Les critères ESG révisent la méthode d’évaluation des portefeuilles. Labels, certification ISR, audits indépendants : tout un écosystème se met en place pour garantir la légitimité des produits proposés. En France, l’intérêt pour les fonds ISR s’accélère, ainsi que le confirment les analyses de Morningstar. Face à cette dynamique, banques et institutions ajustent leurs pratiques et leurs offres :
- exclusion des actifs liés aux énergies fossiles, lancement de produits dédiés, implication plus forte dans la labellisation des placements ;
- prise en compte systématique des critères environnementaux sociaux dans la gestion d’actifs ;
- sélection de fonds labellisés ISR, avec un engagement chiffrable et suivi ;
- dialogue accru avec les entreprises pour peser sur la gouvernance et favoriser la transformation.
Pour les investisseurs, plusieurs stratégies s’affirment désormais pour allier rentabilité et impact :
- Adopter une intégration systématique des critères environnementaux sociaux dans la gestion des portefeuilles ;
- Opter pour des fonds labellisés ISR, assortis d’objectifs mesurables et vérifiables ;
- Renforcer le dialogue avec les sociétés dans lesquelles ils investissent, afin d’influencer concrètement leur gouvernance.

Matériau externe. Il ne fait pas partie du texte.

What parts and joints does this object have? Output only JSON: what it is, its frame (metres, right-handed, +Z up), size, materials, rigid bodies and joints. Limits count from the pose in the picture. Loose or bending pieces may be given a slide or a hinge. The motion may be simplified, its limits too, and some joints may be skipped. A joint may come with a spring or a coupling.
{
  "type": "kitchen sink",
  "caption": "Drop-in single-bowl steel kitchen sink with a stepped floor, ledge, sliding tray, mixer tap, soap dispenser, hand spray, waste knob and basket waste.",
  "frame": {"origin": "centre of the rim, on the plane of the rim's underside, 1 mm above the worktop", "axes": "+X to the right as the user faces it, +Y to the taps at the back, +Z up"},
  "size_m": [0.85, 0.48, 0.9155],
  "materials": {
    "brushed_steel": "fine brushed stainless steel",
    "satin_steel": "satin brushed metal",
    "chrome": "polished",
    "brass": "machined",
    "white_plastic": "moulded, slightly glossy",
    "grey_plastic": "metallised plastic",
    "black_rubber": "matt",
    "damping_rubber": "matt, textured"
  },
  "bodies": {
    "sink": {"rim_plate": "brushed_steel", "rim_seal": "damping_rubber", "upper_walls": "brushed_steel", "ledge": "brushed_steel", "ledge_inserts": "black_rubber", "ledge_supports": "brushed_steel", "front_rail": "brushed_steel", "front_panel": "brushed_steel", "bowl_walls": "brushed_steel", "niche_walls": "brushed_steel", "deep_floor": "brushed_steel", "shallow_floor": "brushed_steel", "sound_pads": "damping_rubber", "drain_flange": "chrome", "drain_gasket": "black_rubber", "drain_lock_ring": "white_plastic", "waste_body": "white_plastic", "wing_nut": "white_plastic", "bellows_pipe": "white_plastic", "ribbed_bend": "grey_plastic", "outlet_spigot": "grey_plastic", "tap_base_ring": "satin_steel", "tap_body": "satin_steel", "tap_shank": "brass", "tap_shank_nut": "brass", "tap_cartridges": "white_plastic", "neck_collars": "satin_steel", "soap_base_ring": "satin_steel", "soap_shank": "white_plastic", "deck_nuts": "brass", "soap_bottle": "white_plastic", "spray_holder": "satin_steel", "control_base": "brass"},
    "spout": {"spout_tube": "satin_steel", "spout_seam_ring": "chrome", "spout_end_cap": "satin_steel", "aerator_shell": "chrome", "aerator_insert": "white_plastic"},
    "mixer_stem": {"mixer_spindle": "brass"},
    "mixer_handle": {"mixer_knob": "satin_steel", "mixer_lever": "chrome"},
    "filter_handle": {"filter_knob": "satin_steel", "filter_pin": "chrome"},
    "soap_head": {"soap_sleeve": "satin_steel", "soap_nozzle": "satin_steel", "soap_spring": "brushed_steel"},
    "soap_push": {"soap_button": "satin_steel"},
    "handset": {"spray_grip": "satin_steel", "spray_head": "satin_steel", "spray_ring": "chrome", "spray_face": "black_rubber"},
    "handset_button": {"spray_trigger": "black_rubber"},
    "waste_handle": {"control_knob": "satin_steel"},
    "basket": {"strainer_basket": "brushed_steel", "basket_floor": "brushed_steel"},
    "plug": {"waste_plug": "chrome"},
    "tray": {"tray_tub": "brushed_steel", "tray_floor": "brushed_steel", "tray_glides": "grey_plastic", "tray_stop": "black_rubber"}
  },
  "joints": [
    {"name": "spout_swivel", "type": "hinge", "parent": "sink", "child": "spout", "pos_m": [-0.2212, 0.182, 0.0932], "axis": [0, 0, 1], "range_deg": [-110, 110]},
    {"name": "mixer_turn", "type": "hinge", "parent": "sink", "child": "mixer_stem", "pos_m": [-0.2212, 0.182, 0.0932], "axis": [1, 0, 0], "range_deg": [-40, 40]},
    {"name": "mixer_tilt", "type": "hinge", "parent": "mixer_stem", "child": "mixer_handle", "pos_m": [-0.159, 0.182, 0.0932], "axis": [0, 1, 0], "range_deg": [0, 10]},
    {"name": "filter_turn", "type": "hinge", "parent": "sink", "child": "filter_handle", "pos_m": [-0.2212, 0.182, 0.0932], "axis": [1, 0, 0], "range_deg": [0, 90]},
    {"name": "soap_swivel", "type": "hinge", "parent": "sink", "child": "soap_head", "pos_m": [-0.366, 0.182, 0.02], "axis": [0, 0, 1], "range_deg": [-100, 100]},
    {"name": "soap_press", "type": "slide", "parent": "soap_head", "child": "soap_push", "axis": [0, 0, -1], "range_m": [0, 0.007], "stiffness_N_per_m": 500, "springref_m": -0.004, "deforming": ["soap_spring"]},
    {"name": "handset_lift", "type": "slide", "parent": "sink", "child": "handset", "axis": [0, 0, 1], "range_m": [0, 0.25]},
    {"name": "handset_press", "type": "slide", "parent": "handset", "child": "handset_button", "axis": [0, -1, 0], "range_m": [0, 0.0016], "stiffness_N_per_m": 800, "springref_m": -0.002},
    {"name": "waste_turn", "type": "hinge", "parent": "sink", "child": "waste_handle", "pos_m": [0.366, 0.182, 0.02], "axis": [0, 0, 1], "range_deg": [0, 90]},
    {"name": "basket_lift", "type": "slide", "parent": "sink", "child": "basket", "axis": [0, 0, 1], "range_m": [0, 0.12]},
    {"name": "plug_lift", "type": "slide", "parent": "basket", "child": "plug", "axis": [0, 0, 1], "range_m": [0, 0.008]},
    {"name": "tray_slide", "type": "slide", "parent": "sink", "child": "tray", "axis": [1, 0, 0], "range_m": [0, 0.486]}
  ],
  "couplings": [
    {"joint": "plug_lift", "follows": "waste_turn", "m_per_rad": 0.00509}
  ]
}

De leur côté, les institutions s’attachent à garantir la cohérence et la traçabilité de leurs démarches. Réglementations françaises et européennes se multiplient pour endiguer le greenwashing et préserver la confiance du public. Le paysage financier évolue : l’évaluation extra-financière devient un enjeu stratégique, et la finance durable s’impose, pas à pas, comme un nouveau standard.
Demain, la finance ne sera plus seulement une affaire de chiffres. Elle sera jugée, observée, attendue au tournant : celle qui saura conjuguer rentabilité et responsabilité dessinera le visage des marchés à venir.